### WHAT TO DO
In the listing that follows, locate the line containing "build_fixed_body(blue)" and the line containing "obj.data.transform(world)". Retype exactly those two lines and every line between them, and nothing more.

### SOURCE EXCERPT
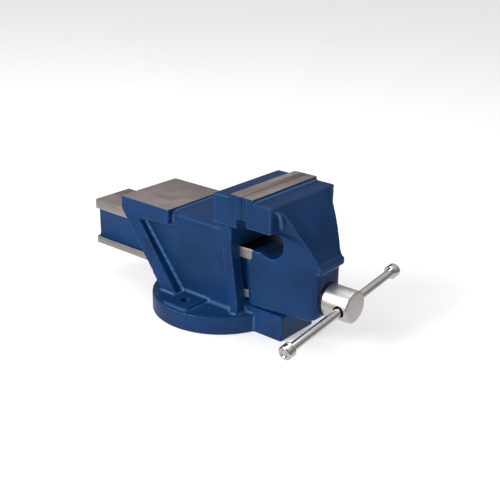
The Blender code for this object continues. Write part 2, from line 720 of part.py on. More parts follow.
def jaw_head():
    """The front jaw's block, with the ground ridge in front of its plate."""
    ridge = MOVING_FACE_X + MOVING_RIDGE_DEPTH
    outline = [
        (MOVING_FACE_X, MOVING_BLOCK_BOTTOM_Z),
        (MOVING_FRONT_X, MOVING_BLOCK_BOTTOM_Z),
        (MOVING_FRONT_X, BLOCK_TOP_Z),
        (ridge, BLOCK_TOP_Z),
        (ridge, JAW_TOP_Z),
        (MOVING_FACE_X, JAW_TOP_Z)]
    return prism_y("head_tool", outline, JAW_WIDTH / 2)


def jaw_openings():
    """The channel under the lower body, the screw's bore, the round throat and the plate's holes."""
    half = CHANNEL_HALF
    channel_x = (FRONT_FACE_TOP_X, FRONT_WALL_X)
    channel = box("channel_tool", channel_x, (-half, half), (BODY_BOTTOM_Z - BURIED, CHANNEL_TOP_Z))
    bore_ends = (FRONT_WALL_X - BURIED, NOSE_X + LIP_PROUD + BURIED)
    bore = turned("bore_tool", [(x, JOURNAL_RADIUS + SEAT_GAP) for x in bore_ends])
    throat = cross_rod("throat_tool", THROAT_RADIUS, JAW_WIDTH)
    tools = [channel, move(bore, z=SPINDLE_Z), move(throat, THROAT_CENTRE_X, 0.0, THROAT_CENTRE_Z)]
    return tools + screw_holes(MOVING_FACE_X, 1)


def build_moving_jaw(material):
    """The sliding casting: head, hood, gusset, lower body and beam in one piece."""
    jaw = join(beam(), [jaw_lower_body(), gusset(), jaw_head(), lip()])
    jaw = finish(cut(jaw, jaw_openings()), material)
    return set_origin(jaw, (JAW_PLANE_X, 0.0, SPINDLE_Z))


# ---- lead screw and what holds it ------------------------------------------------------------
def build_lead_screw(material):
    """The threaded spindle with its plain journal and round head."""
    screw = threaded_rod("lead_screw", THREAD_CORE, THREAD_RADIUS, 0.0, SPINDLE_REAR_X, SPINDLE_TURNS)
    journal_x = SPINDLE_REAR_X + (SPINDLE_TURNS + 2) * THREAD_PITCH - THREAD_PITCH / 4
    shaft = turned("shaft_tool", [
        (journal_x, JOURNAL_RADIUS),
        (HEAD_REAR_X, JOURNAL_RADIUS),
        (HEAD_REAR_X, HEAD_RADIUS - HEAD_CHAMFER / 2),
        (HEAD_REAR_X + HEAD_CHAMFER / 2, HEAD_RADIUS),
        (HEAD_FACE_X - HEAD_CHAMFER, HEAD_RADIUS),
        (HEAD_FACE_X, HEAD_RADIUS - HEAD_CHAMFER)], steps=FINE_STEPS)
    screw = join(screw, [shaft])
    hole_radius = HANDLE_RADIUS + HANDLE_HOLE_CLEARANCE
    hole = cross_rod("hole_tool", hole_radius, 4 * HEAD_RADIUS)
    tools = [move(tilt(hole, HANDLE_TILT), HANDLE_X), pin_hole()]
    screw = move(cut(screw, tools), z=SPINDLE_Z)
    return set_origin(finish(screw, material, round_shaded=True), (HEAD_REAR_X, 0.0, SPINDLE_Z))


def collar_middle_x():
    """Where the retaining collar sits on the spindle."""
    return FRONT_WALL_X - 3 * SEAT_GAP - WASHER_THICKNESS - SPRING_LENGTH - COLLAR_LENGTH / 2


def pin_hole():
    """The hole for the collar's pin, in the spindle's own frame."""
    hole = cross_rod("pin_tool", PIN_RADIUS + PIN_FIT, 4 * JOURNAL_RADIUS, steps=PIN_STEPS)
    return move(hole, collar_middle_x())


def ring(name, x_range, inner, outer, material):
    """A washer or collar around the spindle."""
    body = turned(name, [(x, outer) for x in x_range], steps=FINE_STEPS)
    reach = (x_range[0] - BURIED, x_range[1] + BURIED)
    body = cut(body, [turned("ring_tool", [(x, inner) for x in reach], steps=FINE_STEPS)])
    return finish(move(body, z=SPINDLE_Z), material, round_shaded=True)


def build_thrust_washer(material):
    """The dark ring between the spindle's head and the jaw."""
    x = NOSE_X + SEAT_GAP
    outer = HEAD_RADIUS + THRUST_WASHER_OVERHANG
    return ring("thrust_washer", (x, x + THRUST_WASHER_THICKNESS), JOURNAL_RADIUS + SEAT_GAP, outer, material)


def build_spring_washer(material):
    """The washer that the spring presses on the inside of the jaw's front wall."""
    x = FRONT_WALL_X - SEAT_GAP
    inner = JOURNAL_RADIUS + SEAT_GAP
    return ring("spring_washer", (x - WASHER_THICKNESS, x), inner, inner + WASHER_RIM, material)


def build_collar(material):
    """The collar that keeps the spindle in the jaw."""
    middle = collar_middle_x()
    inner = JOURNAL_RADIUS + SEAT_GAP
    span = (middle - COLLAR_LENGTH / 2, middle + COLLAR_LENGTH / 2)
    collar = ring("retaining_collar", span, inner, inner + COLLAR_RIM, material)
    return cut(collar, [move(pin_hole(), z=SPINDLE_Z)])


def build_pin(material):
    """The pin through the collar and the spindle."""
    length = 2 * (JOURNAL_RADIUS + COLLAR_RIM)
    pin = cross_rod("collar_pin", PIN_RADIUS - PIN_FIT, length, steps=PIN_STEPS)
    return finish(move(pin, collar_middle_x(), 0.0, SPINDLE_Z), material, round_shaded=True)


def build_spring(material):
    """The coil spring between the washer and the collar."""
    front = FRONT_WALL_X - 2 * SEAT_GAP - WASHER_THICKNESS - SPRING_WIRE_RADIUS
    rear = front - SPRING_LENGTH + 2 * SPRING_WIRE_RADIUS
    coil = JOURNAL_RADIUS + 3 * SEAT_GAP + SPRING_WIRE_RADIUS
    count = SPRING_TURNS * COIL_STEPS
    rings = []
    for i in range(count + 1):
        angle = 2 * math.pi * SPRING_TURNS * i / count
        centre = Vector((rear + (front - rear) * i / count, coil * math.cos(angle), coil * math.sin(angle)))
        outward = Vector((0.0, math.cos(angle), math.sin(angle)))
        section = []
        for k in range(WIRE_STEPS):
            around = 2 * math.pi * k / WIRE_STEPS
            offset = outward * math.cos(around) + Vector((math.sin(around), 0.0, 0.0))
            section.append(centre + SPRING_WIRE_RADIUS * offset)
        rings.append(section)
    return finish(move(loft("spindle_spring", rings), z=SPINDLE_Z), material, round_shaded=True)


# ---- nut -------------------------------------------------------------------------------------
def build_nut(material):
    """The nut block inside the beam, with a lug down through the body's floor."""
    foot_z = TUNNEL_BOTTOM_Z + SEAT_GAP
    outline = [(-NUT_HALF, foot_z), (NUT_HALF, foot_z)]
    outline += arc((0.0, SPINDLE_Z), NUT_HALF, 0, 180, PIN_STEPS)
    x_range = (NUT_CENTRE_X - NUT_LENGTH / 2, NUT_CENTRE_X + NUT_LENGTH / 2)
    nut = prism_x("spindle_nut", outline, x_range)
    lug_x = NUT_LUG_LENGTH / 2
    lug_y = NUT_LUG_WIDTH / 2
    lug = box("lug_tool", (NUT_CENTRE_X - lug_x, NUT_CENTRE_X + lug_x), (-lug_y, lug_y),
              (POCKET_TOP_Z + LUG_SETBACK, foot_z + BURIED / 2))
    whole_turns = int((x_range[0] - SPINDLE_REAR_X) / THREAD_PITCH) - 2
    tap_x = SPINDLE_REAR_X + whole_turns * THREAD_PITCH
    tap_turns = int(NUT_LENGTH / THREAD_PITCH) + 3
    tap = threaded_rod("tap_tool", THREAD_CORE + THREAD_CLEARANCE, THREAD_RADIUS + THREAD_CLEARANCE,
                       2 * THREAD_AXIAL_CLEARANCE, tap_x, tap_turns)
    bolt_hole = upright("bolt_tool", [
        (POCKET_TOP_Z - BURIED, NUT_BOLT_RADIUS + SEAT_GAP),
        (POCKET_TOP_Z + NUT_BOLT_THREAD + SEAT_GAP, NUT_BOLT_RADIUS + SEAT_GAP)], steps=SMALL_STEPS)
    cut(join(nut, [lug]), [move(tap, z=SPINDLE_Z), move(bolt_hole, NUT_CENTRE_X)])
    return finish(nut, material)


def build_nut_washer(material):
    """The washer under the nut bolt's head."""
    top = POCKET_TOP_Z - SEAT_GAP
    washer = upright("nut_washer", [(z, NUT_WASHER_RADIUS) for z in (top - NUT_WASHER_THICKNESS, top)])
    hole = [(z, NUT_BOLT_RADIUS + SEAT_GAP) for z in (top - BURIED, top + BURIED)]
    cut(washer, [upright("hole_tool", hole, steps=SMALL_STEPS)])
    return finish(move(washer, NUT_CENTRE_X), material, round_shaded=True)


def build_nut_bolt(material):
    """The bolt that clamps the nut to the body from below."""
    seat = POCKET_TOP_Z - 2 * SEAT_GAP - NUT_WASHER_THICKNESS
    head_ends = (seat - NUT_BOLT_HEAD_HEIGHT, seat)
    head = upright("nut_bolt", [(z, NUT_BOLT_HEAD_RADIUS) for z in head_ends], steps=HEXAGON)
    shank_ends = (seat - NUT_BOLT_HEAD_HEIGHT / 2, POCKET_TOP_Z + NUT_BOLT_THREAD)
    shank = upright("shank_tool", [(z, NUT_BOLT_RADIUS) for z in shank_ends], steps=SMALL_STEPS)
    return finish(move(join(head, [shank]), NUT_CENTRE_X), material, round_shaded=True)


# ---- handle ----------------------------------------------------------------------------------
def place_handle_piece(obj):
    """Put a piece that was made along Y onto the handle's axis, with its origin on that axis."""
    move(obj, y=HANDLE_OFFSET)
    move(tilt(obj, HANDLE_TILT), HANDLE_X, 0.0, SPINDLE_Z)
    return set_origin(obj, (HANDLE_X, 0.0, SPINDLE_Z))


def build_handle_bar(material):
    """The sliding bar, with a thinner spigot at each end for its knob."""
    shoulder = HANDLE_LENGTH / 2 - KNOB_LENGTH - SEAT_GAP
    end = HANDLE_LENGTH / 2
    bar = turned("handle_bar", [
        (-end, SPIGOT_RADIUS),
        (-shoulder, SPIGOT_RADIUS),
        (-shoulder, HANDLE_RADIUS),
        (shoulder, HANDLE_RADIUS),
        (shoulder, SPIGOT_RADIUS),
        (end, SPIGOT_RADIUS)])
    bar.data.transform(Matrix.Rotation(math.pi / 2, 4, "Z"))
    return place_handle_piece(finish(bar, material, round_shaded=True))


def build_knob(name, side, material):
    """A round knob on one end of the bar."""
    inner = HANDLE_LENGTH / 2 - KNOB_LENGTH
    outer = HANDLE_LENGTH / 2
    body = turned(name, [
        (inner, KNOB_RADIUS - KNOB_CHAMFER),
        (inner + KNOB_CHAMFER, KNOB_RADIUS),
        (outer - KNOB_CHAMFER, KNOB_RADIUS),
        (outer, KNOB_RADIUS - KNOB_CHAMFER)])
    bore = turned("bore_tool", [(x, SPIGOT_RADIUS + SEAT_GAP) for x in (inner - BURIED, outer + BURIED)])
    cut(body, [bore])
    body.data.transform(Matrix.Rotation(side * math.pi / 2, 4, "Z"))
    return place_handle_piece(finish(body, material, round_shaded=True))


# ---- the whole vise --------------------------------------------------------------------------
def clear_scene():
    """Remove everything that the opened file holds."""
    for obj in list(bpy.data.objects):
        bpy.data.objects.remove(obj)


def main():
    """Build every piece of the vise."""
    clear_scene()
    blue = make_material("blue_enamel", (0.022, 0.066, 0.170), 0.38, 0.0)
    hard = make_material("ground_steel", (0.36, 0.34, 0.33), 0.38, 1.0)
    bright = make_material("bright_steel", (0.62, 0.61, 0.60), 0.22, 1.0)
    dark = make_material("black_steel", (0.020, 0.020, 0.022), 0.50, 0.6)
    iron = make_material("grey_iron", (0.13, 0.13, 0.13), 0.60, 0.8)
    spring_steel = make_material("spring_steel", (0.25, 0.25, 0.26), 0.35, 1.0)

    build_fixed_body(blue)
    build_moving_jaw(blue)
    fixed_face = (JAW_PLANE_X, -1)
    moving_face = (JAW_PLANE_X + CLOSED_GAP, 1)
    build_plate("fixed_jaw_plate", *fixed_face, hard)
    build_plate("moving_jaw_plate", *moving_face, hard)
    for owner, face in (("fixed", fixed_face), ("moving", moving_face)):
        for side, place in zip(("near", "far"), screw_places()):
            build_screw(f"{owner}_plate_screw_{side}", *face, place, dark)
    build_lead_screw(bright)
    build_thrust_washer(dark)
    build_spring_washer(iron)
    build_spring(spring_steel)
    build_collar(iron)
    build_pin(hard)
    build_nut(iron)
    build_nut_washer(dark)
    build_nut_bolt(dark)
    build_handle_bar(bright)
    build_knob("handle_knob_near", -1, bright)
    build_knob("handle_knob_far", 1, bright)


main()
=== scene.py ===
"""Bench vise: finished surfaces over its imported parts.

Units are metres and +Z is up, in the part's own frame. The origin is under the middle of the round base,
+X points from the anvil to the handle, and +Y runs along the jaws.
"""

import json
import math

import bmesh
import bpy
import numpy as np
from bpy.props import FloatProperty, FloatVectorProperty, IntProperty, PointerProperty
from mathutils import Matrix, Vector

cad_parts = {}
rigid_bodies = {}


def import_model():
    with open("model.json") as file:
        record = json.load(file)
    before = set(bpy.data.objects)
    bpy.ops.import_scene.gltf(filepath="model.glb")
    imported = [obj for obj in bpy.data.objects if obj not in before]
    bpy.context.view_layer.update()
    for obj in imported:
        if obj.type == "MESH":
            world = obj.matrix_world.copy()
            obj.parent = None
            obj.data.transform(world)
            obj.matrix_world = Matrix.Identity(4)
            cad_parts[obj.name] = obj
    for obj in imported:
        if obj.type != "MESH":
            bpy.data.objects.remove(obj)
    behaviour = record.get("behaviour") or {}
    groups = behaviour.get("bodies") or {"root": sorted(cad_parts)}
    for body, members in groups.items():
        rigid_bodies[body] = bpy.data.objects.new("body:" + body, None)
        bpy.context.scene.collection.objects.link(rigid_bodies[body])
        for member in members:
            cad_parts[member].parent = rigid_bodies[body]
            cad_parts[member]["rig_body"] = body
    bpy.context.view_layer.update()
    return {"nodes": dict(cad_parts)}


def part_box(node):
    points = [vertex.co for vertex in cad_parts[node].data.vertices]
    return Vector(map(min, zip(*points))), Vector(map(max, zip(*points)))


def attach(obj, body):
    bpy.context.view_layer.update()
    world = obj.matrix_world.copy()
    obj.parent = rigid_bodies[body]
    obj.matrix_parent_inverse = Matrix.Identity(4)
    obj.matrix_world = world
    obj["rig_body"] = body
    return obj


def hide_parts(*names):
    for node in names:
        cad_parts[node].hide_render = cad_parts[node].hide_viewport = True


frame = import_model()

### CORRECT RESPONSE
    build_fixed_body(blue)
    build_moving_jaw(blue)
    fixed_face = (JAW_PLANE_X, -1)
    moving_face = (JAW_PLANE_X + CLOSED_GAP, 1)
    build_plate("fixed_jaw_plate", *fixed_face, hard)
    build_plate("moving_jaw_plate", *moving_face, hard)
    for owner, face in (("fixed", fixed_face), ("moving", moving_face)):
        for side, place in zip(("near", "far"), screw_places()):
            build_screw(f"{owner}_plate_screw_{side}", *face, place, dark)
    build_lead_screw(bright)
    build_thrust_washer(dark)
    build_spring_washer(iron)
    build_spring(spring_steel)
    build_collar(iron)
    build_pin(hard)
    build_nut(iron)
    build_nut_washer(dark)
    build_nut_bolt(dark)
    build_handle_bar(bright)
    build_knob("handle_knob_near", -1, bright)
    build_knob("handle_knob_far", 1, bright)


main()
=== scene.py ===
"""Bench vise: finished surfaces over its imported parts.

Units are metres and +Z is up, in the part's own frame. The origin is under the middle of the round base,
+X points from the anvil to the handle, and +Y runs along the jaws.
"""

import json
import math

import bmesh
import bpy
import numpy as np
from bpy.props import FloatProperty, FloatVectorProperty, IntProperty, PointerProperty
from mathutils import Matrix, Vector

cad_parts = {}
rigid_bodies = {}


def import_model():
    with open("model.json") as file:
        record = json.load(file)
    before = set(bpy.data.objects)
    bpy.ops.import_scene.gltf(filepath="model.glb")
    imported = [obj for obj in bpy.data.objects if obj not in before]
    bpy.context.view_layer.update()
    for obj in imported:
        if obj.type == "MESH":
            world = obj.matrix_world.copy()
            obj.parent = None
            obj.data.transform(world)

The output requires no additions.